* **Data items**
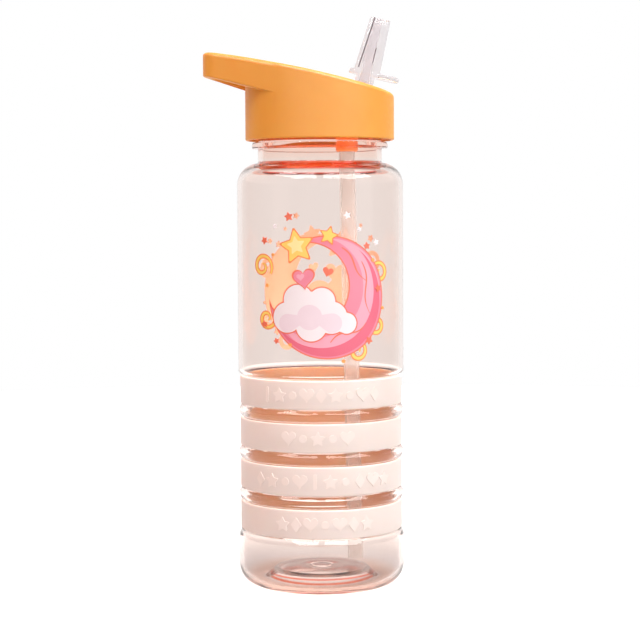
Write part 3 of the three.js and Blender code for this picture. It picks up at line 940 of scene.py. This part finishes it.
def make_inner_cap():
    def with_thread(radius, height, angle):
        if abs(radius - SKIRT_INNER_RADIUS) > 0.01:
            return radius
        return radius - thread_height(height, angle, LID_THREAD_START)

    def is_threaded(a, b):
        return max(a.x, b.x) < SKIRT_INNER_RADIUS + 0.01 and min(a.x, b.x) > SKIRT_INNER_RADIUS - 0.01

    plate = rounded([
        (0, PLATE_BOTTOM),
        (PLUG_INNER_RADIUS, PLATE_BOTTOM, 0.4),
        (PLUG_INNER_RADIUS, PLUG_BOTTOM, 0.4),
        (PLUG_OUTER_RADIUS, PLUG_BOTTOM, 0.4),
        (PLUG_OUTER_RADIUS, PLATE_BOTTOM, 0.1),
        (SKIRT_INNER_RADIUS, PLATE_BOTTOM, 0.1),
        (SKIRT_INNER_RADIUS, SKIRT_BOTTOM, 0.3),
        (SKIRT_OUTER_RADIUS, SKIRT_BOTTOM, 0.3),
        (SKIRT_OUTER_RADIUS, PLATE_TOP, 0.4),
        (0, PLATE_TOP),
    ])
    bm = bmesh.new()
    turned(bm, fine_outline(plate, is_threaded, 30), 144, shape=with_thread)
    over_straw = Matrix.Translation((STRAW_X, 0, 0))
    socket_top = PLATE_BOTTOM + 0.9
    socket = turned_solid([
        (0, SOCKET_BOTTOM),
        (SOCKET_RADIUS, SOCKET_BOTTOM, 1.0),
        (SOCKET_RADIUS, socket_top),
        (0, socket_top),
    ], 64, place=over_straw)
    bm = cut(
        joined(bm, socket),
        cylinder(STRAW_RADIUS + CLEARANCE, -4, STRAW_TOP + 0.5 - STRAW_Z, STRAW_PLACE),
        cylinder(THROAT_RADIUS, STRAW_TOP - 1, PLATE_TOP + 1, over_straw, 32))
    for across, radius in VENT_HOLES:
        place = Matrix.Translation((VENT_X, across, 0))
        bm = cut(bm, cylinder(radius, PLATE_BOTTOM - 1, PLATE_TOP + 1, place, 24))
    piece = new_object("inner_cap_moulding", bm, [INNER_ORANGE], 40)
    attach(piece, "lid")
    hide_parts("inner_cap")


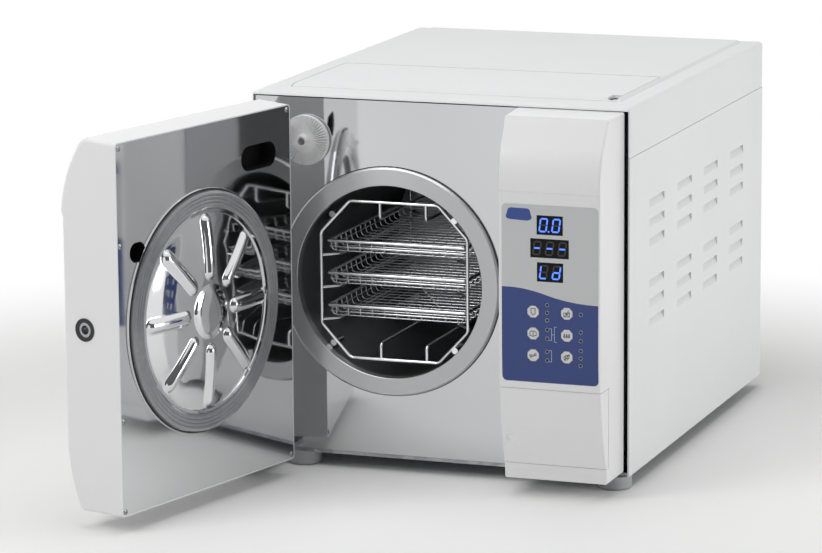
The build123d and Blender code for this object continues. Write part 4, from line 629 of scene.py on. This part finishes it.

* **Stated task**
Every record should be repeated exactly; please leave none out.

* **Task solution**
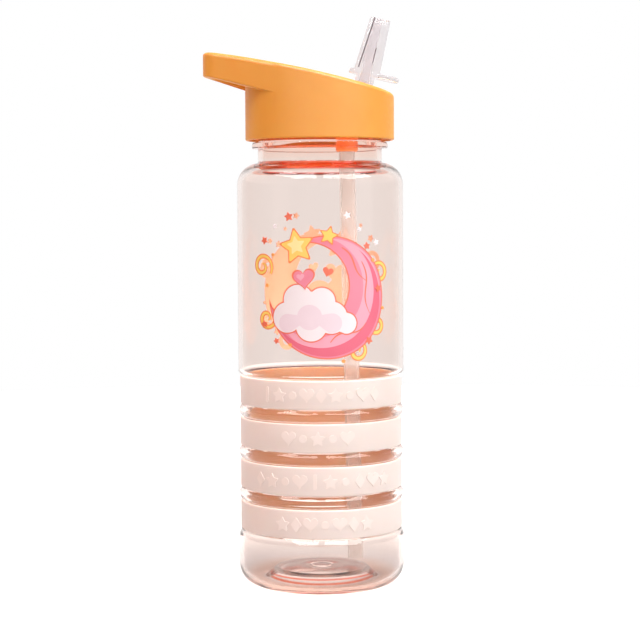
Write part 3 of the three.js and Blender code for this picture. It picks up at line 940 of scene.py. This part finishes it.
def make_inner_cap():
    def with_thread(radius, height, angle):
        if abs(radius - SKIRT_INNER_RADIUS) > 0.01:
            return radius
        return radius - thread_height(height, angle, LID_THREAD_START)

    def is_threaded(a, b):
        return max(a.x, b.x) < SKIRT_INNER_RADIUS + 0.01 and min(a.x, b.x) > SKIRT_INNER_RADIUS - 0.01

    plate = rounded([
        (0, PLATE_BOTTOM),
        (PLUG_INNER_RADIUS, PLATE_BOTTOM, 0.4),
        (PLUG_INNER_RADIUS, PLUG_BOTTOM, 0.4),
        (PLUG_OUTER_RADIUS, PLUG_BOTTOM, 0.4),
        (PLUG_OUTER_RADIUS, PLATE_BOTTOM, 0.1),
        (SKIRT_INNER_RADIUS, PLATE_BOTTOM, 0.1),
        (SKIRT_INNER_RADIUS, SKIRT_BOTTOM, 0.3),
        (SKIRT_OUTER_RADIUS, SKIRT_BOTTOM, 0.3),
        (SKIRT_OUTER_RADIUS, PLATE_TOP, 0.4),
        (0, PLATE_TOP),
    ])
    bm = bmesh.new()
    turned(bm, fine_outline(plate, is_threaded, 30), 144, shape=with_thread)
    over_straw = Matrix.Translation((STRAW_X, 0, 0))
    socket_top = PLATE_BOTTOM + 0.9
    socket = turned_solid([
        (0, SOCKET_BOTTOM),
        (SOCKET_RADIUS, SOCKET_BOTTOM, 1.0),
        (SOCKET_RADIUS, socket_top),
        (0, socket_top),
    ], 64, place=over_straw)
    bm = cut(
        joined(bm, socket),
        cylinder(STRAW_RADIUS + CLEARANCE, -4, STRAW_TOP + 0.5 - STRAW_Z, STRAW_PLACE),
        cylinder(THROAT_RADIUS, STRAW_TOP - 1, PLATE_TOP + 1, over_straw, 32))
    for across, radius in VENT_HOLES:
        place = Matrix.Translation((VENT_X, across, 0))
        bm = cut(bm, cylinder(radius, PLATE_BOTTOM - 1, PLATE_TOP + 1, place, 24))
    piece = new_object("inner_cap_moulding", bm, [INNER_ORANGE], 40)
    attach(piece, "lid")
    hide_parts("inner_cap")


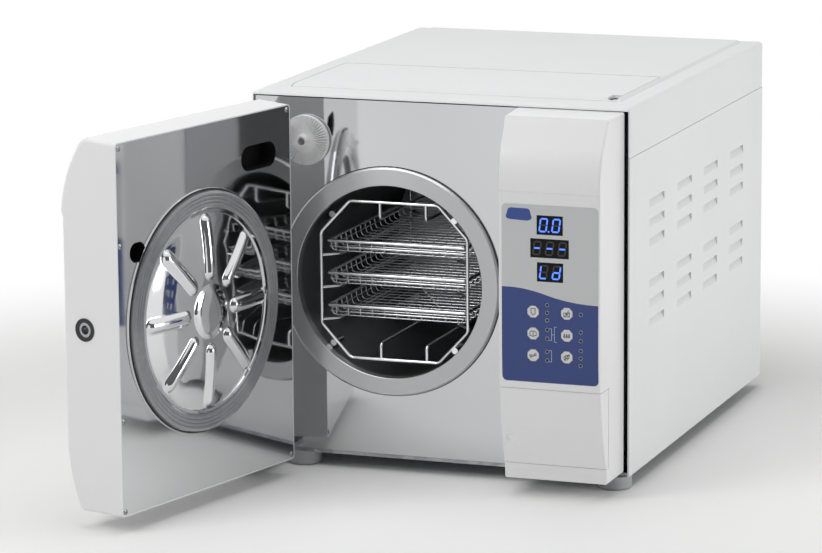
The build123d and Blender code for this object continues. Write part 4, from line 629 of scene.py on. This part finishes it.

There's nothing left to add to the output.